Source data:
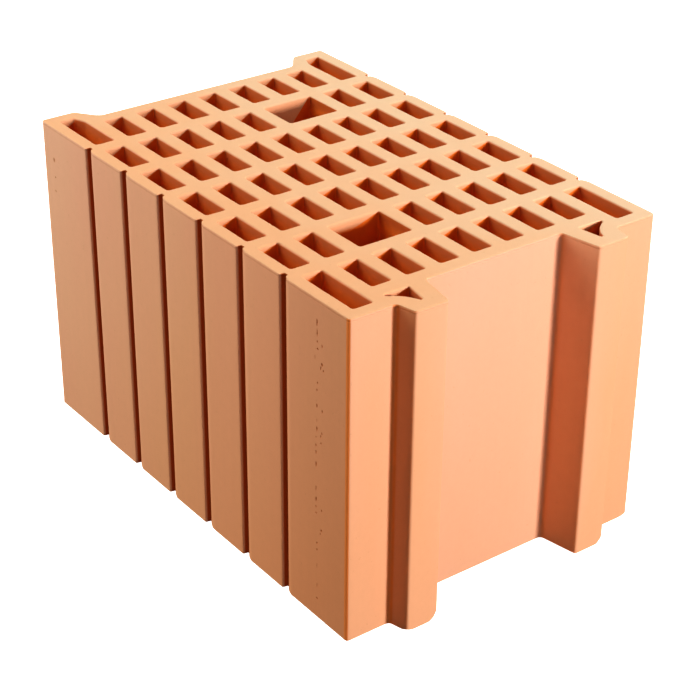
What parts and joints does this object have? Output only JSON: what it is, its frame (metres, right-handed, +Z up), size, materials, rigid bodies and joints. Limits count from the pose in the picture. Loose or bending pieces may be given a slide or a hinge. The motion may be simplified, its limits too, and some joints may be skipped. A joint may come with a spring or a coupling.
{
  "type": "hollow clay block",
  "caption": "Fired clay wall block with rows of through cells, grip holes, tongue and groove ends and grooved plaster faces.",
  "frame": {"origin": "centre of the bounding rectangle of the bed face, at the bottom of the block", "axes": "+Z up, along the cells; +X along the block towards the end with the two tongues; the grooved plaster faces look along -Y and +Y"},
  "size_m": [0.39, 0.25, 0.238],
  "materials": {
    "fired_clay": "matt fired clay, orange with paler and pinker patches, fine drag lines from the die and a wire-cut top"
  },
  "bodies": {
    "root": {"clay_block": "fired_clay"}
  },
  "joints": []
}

What to produce: Every line of the material must be returned exactly as it appears.

Task output:
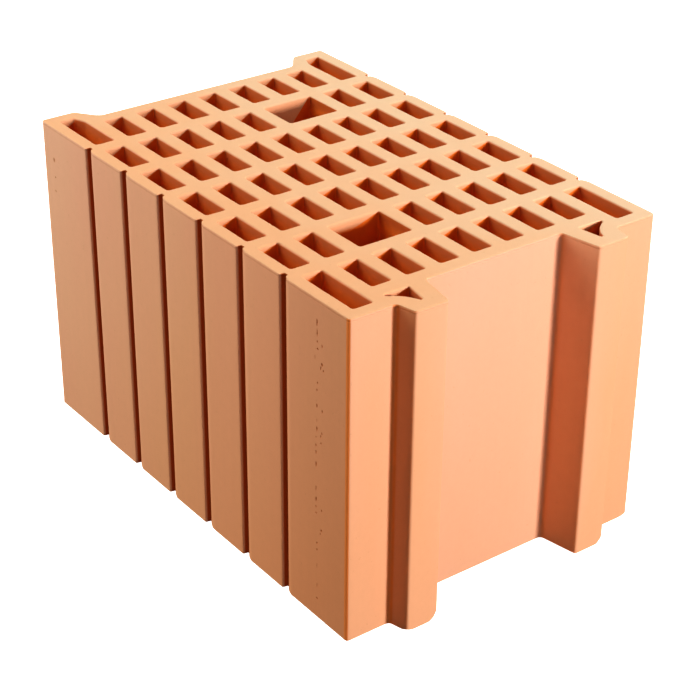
What parts and joints does this object have? Output only JSON: what it is, its frame (metres, right-handed, +Z up), size, materials, rigid bodies and joints. Limits count from the pose in the picture. Loose or bending pieces may be given a slide or a hinge. The motion may be simplified, its limits too, and some joints may be skipped. A joint may come with a spring or a coupling.
{
  "type": "hollow clay block",
  "caption": "Fired clay wall block with rows of through cells, grip holes, tongue and groove ends and grooved plaster faces.",
  "frame": {"origin": "centre of the bounding rectangle of the bed face, at the bottom of the block", "axes": "+Z up, along the cells; +X along the block towards the end with the two tongues; the grooved plaster faces look along -Y and +Y"},
  "size_m": [0.39, 0.25, 0.238],
  "materials": {
    "fired_clay": "matt fired clay, orange with paler and pinker patches, fine drag lines from the die and a wire-cut top"
  },
  "bodies": {
    "root": {"clay_block": "fired_clay"}
  },
  "joints": []
}